Karen thought up the idea for Parent Cloud after returning from maternity leave in 2018
She says: ‘I realised there was a massive opportunity to support people through the whole process of being a parent. From going to HR and telling them you’re pregnant, through the maternity or paternity leave and then returning to work and thinking about career development.’
After sharing her idea with Simon – who was very excited about the concept – Karen presented her pitch to six senior members of Octopus Group and was given the go ahead to test her product.
‘She came in and did a brilliant pitch and we all unanimously invested for a small stake in that business,’ Simon recalls.
Meanwhile, Karen spoke to parents, companies, specialists who would be keen to be involved in the business, as well as other entrepreneurs (including Elvie’s Tania Boler, who spoke to This is Money earlier this year) for guidance, while utilising everything Octopus had to offer.
She says: ‘Tania was really inspiring to talk to. And I spoke to Simon regularly to catch up and pick his brains. The marketing team at Octopus gave me lots of guidance and the developers at Octopus Wealth helped me with the website.’
Karen says having the Octopus network means having an abundant supply of support though Simon insists the hard work was down to her.
‘As with any start-up, it’s down to the person behind it all, in this case to Karen’, he says. ‘It is about getting out there and talking to customers and selling the dream. We wanted Karen to be successful on her own terms but if she wanted the help, then we were happy to give it where we could.’
The initial investment from the company towards Parent Cloud was £50,000 and Karen also received investment from a private investor. The company officially launched at the start of September and of course took on Octopus as a client too.
Making a difference
As a long-standing advocate of supporting mental health and wellbeing, Simon says it was a no-brainer that Karen’s idea would be a right fit for Octopus as both an investment and a service it could use.
‘We are very passionate about mental health so Octopus is an obvious customer,’ he adds.
‘Even if you just look at Parent Cloud through the lens of whether or not it makes economic sense for our business to use it then it’s still a yes because it means way more productivity out of our employees by helping them with any issues in their personal lives.’
Karen says having the Octopus network means having an abundant supply of support
Octopus Group already provides counselling and coaching sessions and the like to its employees via Sanctus which has been a huge success and, Simon says, has demonstrated the changing attitude towards mental health over the past five years.
He adds: ‘With Sanctus, people have responded so well. All the group talks have been booked up and people are now very open about whether they have just had a one-on-one.
‘That’s why it’s the right time to launch a business like Parent Cloud. People want to have those conversations but they don’t know where to go.
‘Demand is definitely there, you just need to talk to the companies who are forward thinking. Businesses that don’t think like that, that still think of vulnerability as a weakness when actually it’s a massive strength; that’s not reality.’

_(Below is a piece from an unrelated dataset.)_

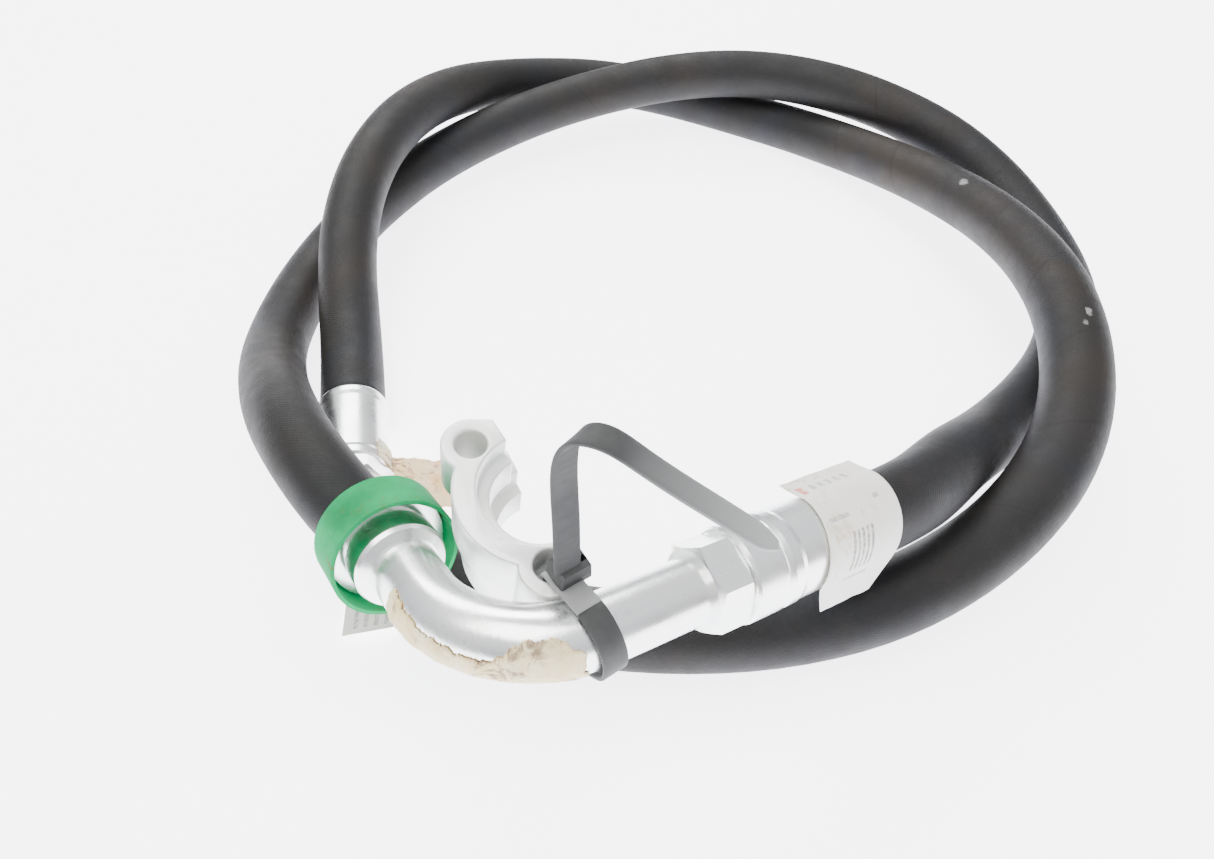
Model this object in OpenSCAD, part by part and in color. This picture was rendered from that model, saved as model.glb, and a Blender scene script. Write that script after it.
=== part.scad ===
// Hydraulic hose assembly, coiled for storage: a flanged 90 degree elbow at end A,
// a straight male face-seal fitting at end B, and a split-flange clamp tied to the elbow.

/* [Hose] */
// Outside diameter of the hose cover
hose_od = 32; // [31:0.5:32]
// Outside diameter of the wire reinforcement
wire_od = 27; // [26:0.5:28]
// Outside diameter of the inner tube
tube_od = 22; // [21:0.5:23]
// Bore of the inner tube
hose_bore = 19; // [18.6:0.1:19.4]
// Length of hose gripped inside each ferrule
grip = 38; // [34:1:40]

/* [Elbow and flange] */
// Outside diameter of the elbow tube
elbow_od = 23; // [21:0.5:25]
// Bore of the elbow tube
elbow_bore = 17; // [15:0.5:17]
// Bend radius of the elbow's centreline
bend_r = 42; // [36:1:46]
// Distance from the elbow's corner to the sealing face
port_reach = 81; // [79:1:82]
// Outside diameter of the flange head
head_od = 41.28; // [40:0.01:41.5]
// Thickness of the flange head
head_t = 8.76; // [8:0.01:9]
// Outside diameter of the flange neck
neck_od = 31.75; // [30:0.05:32]
// Length of the flange, neck and head together
flange_len = 24; // [20:1:26]
// Bore of the flange
port_bore = 19; // [17:0.5:19]
// How far the port points below level, in degrees
port_tilt = 13; // [11:1:14]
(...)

Meanwhile, Karen has proven such businesses do exist and demand is indeed very strong. For the time being, she is concentrating on medium-sized businesses within the financial and legal sectors as issues such as a lack of gender diversity are so prevalent.
‘Those are the areas struggling the most to make a difference so need our help more,’ she says. ‘Parent Cloud is not just for women, it is also for supporting dads with flexible working.
‘It has been interesting seeing the breakdown of appointments coming through and I’ve seen a lot of dads accessing career coaching sessions which I thought would be a struggle.’
What is Parent Cloud?
Parent Cloud is an online platform that provides guidance to mums and dads pre-pregnancy, after birth, returning to work and beyond with services to help improve confidence, mental health, and ultimately raise employee engagement, diversity, and productivity.
Founder Karen Taylor also believes these types of services are vital to support the retention of female staff, which has become even more critical in the context of a better understanding of the gender pay gap.
Parents can easily access a group of experienced coaches and advisers through the platform, which offers face-to-face or remote coaching, and covers a wide range of parental issues from birth preparation, breastfeeding, sleep training, nutrition, postnatal depression and anxiety, return to work and career coaching.
Karen says: ‘Becoming a parent, particularly for the first time, can be daunting and we want to be able to equip parents with the knowledge and skills to give excellent levels of care so that they enjoy this special time.
‘We can also help companies build a stronger bond with parents within their workforce enabling them to benefit from the added self-esteem, mental well-being and focus that can result from coaching and professional advice.
‘This is not just a service for mums. We also want to make dads feel comfortable engaging in discussions about flexible working, mental health and personal development.’
Employees can access specialists focusing on all different times of parenthood, offering on-demand remote support or going into businesses and running workshops.
Some also support in other specialist areas such as relationship counselling or advice on child behavioural issues.
Karen’s ultimate goal is for Parent Cloud to get out into the workforce as a household name and have employees seeing it on their company’s benefits package while making a real difference and a shift in gender diversity.
Meanwhile, Simon is excited at the prospect of other budding entrepreneurs within Octopus Group following in Karen’s footsteps. Some ideas at various stages through the Springboard process include a food business supporting and selling local produce and another involving database technology.
He says: ‘There needs to be a call to action for other companies to do these types of schemes. Give your employees the skills, confidence, network and ability to plug into it and then celebrate their successes.
‘The world moves faster than it used to. Karen has built her business far quicker than we built Octopus – maybe that’s a function of Karen or a function of us not knowing what we were doing 20 years ago. But her success feels super rewarding, even for us.
‘It would be cool for us to have a showcase on our website of all the people that left Octopus to build their own business – with Karen at the top, of course.’